Let us now combine the results from Subsection 6.4.1 and Subsection 6.4.2 into a backward error result for solving \(A x = y \) via LU factorization and two triangular solves.

We refer the interested learner to the proof in the previously mentioned papers [6] [7].

Homework 6.4.3.1.

The question left is how a change in a nonsingular matrix affects the accuracy of the solution of a linear system that involves that matrix. We saw in Subsection 1.4.1 that if

\begin{equation*} A x = y \mbox{ and } A ( x + \delta\!x ) = y + \delta\!y \end{equation*}

then

\begin{equation*} \frac{\| \delta\!x \|}{\| x \|} \leq \kappa( A ) \frac{\| \delta\!y \|}{\| y \|} \end{equation*}

when \(\| \cdot \| \) is a subordinate norm. But what we want to know is how a change in \(A \) affects the solution:

\begin{equation*} A x = y \mbox{ and } ( A + \Delta\!A ) ( x + \delta\!x ) = y \end{equation*}

then

\begin{equation*} \frac{\| \delta\!x \|}{\| x \|} \leq \frac{\kappa( A ) \frac{\| \Delta\!A \|}{\| A \|}} {1 - \kappa( A ) \frac{\| \Delta\!A \|}{\| A \|}}. \end{equation*}

Prove this!

Solution
\begin{equation*} A x = y \mbox{ and } ( A + \Delta\!A ) ( x + \delta\!x ) = y \end{equation*}

implies that

\begin{equation*} ( A + \Delta\!A ) ( x + \delta\!x ) = A x \end{equation*}

or, equivalently,

\begin{equation*} \Delta\!A x + A \delta\!x + \Delta\! A \delta\!x = 0. \end{equation*}

We can rewrite this as

\begin{equation*} \delta\! x = A^{-1} ( - \Delta\!A x - \Delta\! A \delta\!x ) \end{equation*}

so that

\begin{equation*} \| \delta\! x \| = \| A^{-1} ( - \Delta\!A x - \Delta\! A \delta\!x ) \| \leq \| A^{-1} \| \| \Delta\!A \| \| x \| + \| A^{-1} \| \| \Delta\! A \| \| \delta\!x \|. \end{equation*}

This can be rewritten as

\begin{equation*} ( 1 -\| A^{-1} \| \| \Delta\!A \| ) \| \delta\!x \| \leq \| A^{-1} \| \| \Delta\!A \| \| x \| \end{equation*}

and finally

\begin{equation*} \frac{\| \delta\!x \|}{ \| x \| } \leq \frac{\| A^{-1} \| \| \Delta\!A \| } { 1 -\| A^{-1} \| \| \Delta\!A \| } \end{equation*}

and finally

\begin{equation*} \frac{\| \delta\!x \|}{ \| x \| } \leq \frac{\| A \| \| A^{-1} \| \frac{\| \Delta\!A \|}{ \| A \|} } { 1 -\| A \| \| A^{-1} \| \frac{\| \Delta\!A \|}{ \| A \|} }. \end{equation*}

The last homework brings up a good question: If \(A \) is nonsingular, how small does \(\Delta\!A \) need to be for it to be nonsingular?

Proof by contradiction.

Assume that \(A \) is nonsingular,

\begin{equation} \frac{\| \Delta\!A \|}{\| A \|} \lt \frac{1}{\kappa( A )}. \label{assumption}\tag{6.4.5} \end{equation}

and \(A + \Delta\!A \) is singular. We will show this leads to a contradition.
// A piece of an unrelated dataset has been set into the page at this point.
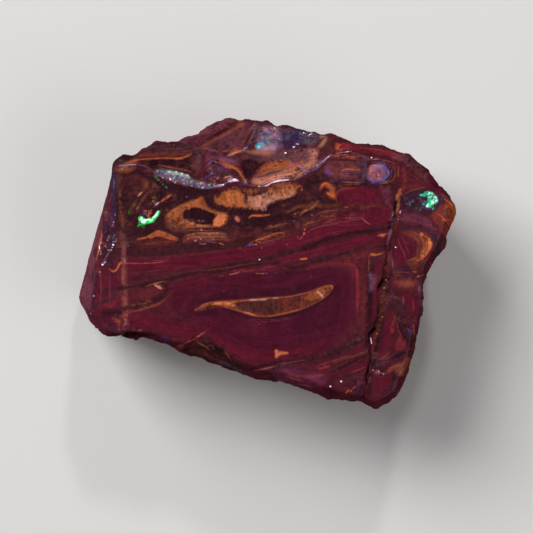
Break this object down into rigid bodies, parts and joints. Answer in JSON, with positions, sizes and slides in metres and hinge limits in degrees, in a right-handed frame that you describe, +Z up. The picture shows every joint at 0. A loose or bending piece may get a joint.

Since \(A + \Delta\!A \) is singular, there exists \(x \neq 0 \) such that \(( A + \Delta\!A ) x = 0 \text{.}\) We can rewrite this as

\begin{equation*} x = - A^{-1} \Delta\!A x \end{equation*}

and hence

\begin{equation*} \| x \| = \| A^{-1} \Delta\!A x \| \leq \| A^{-1} \| \| \Delta\!A \| \| x \|. \end{equation*}

Dividing both sides by \(\| x \| \) yields

\begin{equation*} 1 \leq \| A^{-1} \| \| \Delta\!A \| \end{equation*}

and hence \(\frac{1}{\| A^{-1} \|} \leq \| \Delta\! A \|\) and finally

\begin{equation*} \frac{1}{\| A \| \| A^{-1} \|} \leq \frac{\| \Delta\! A \|}{\| A \|}, \end{equation*}

which contradicts (6.4.5) since \(\| A \| \| A^{-1} \| = \kappa(A) \text{.}\)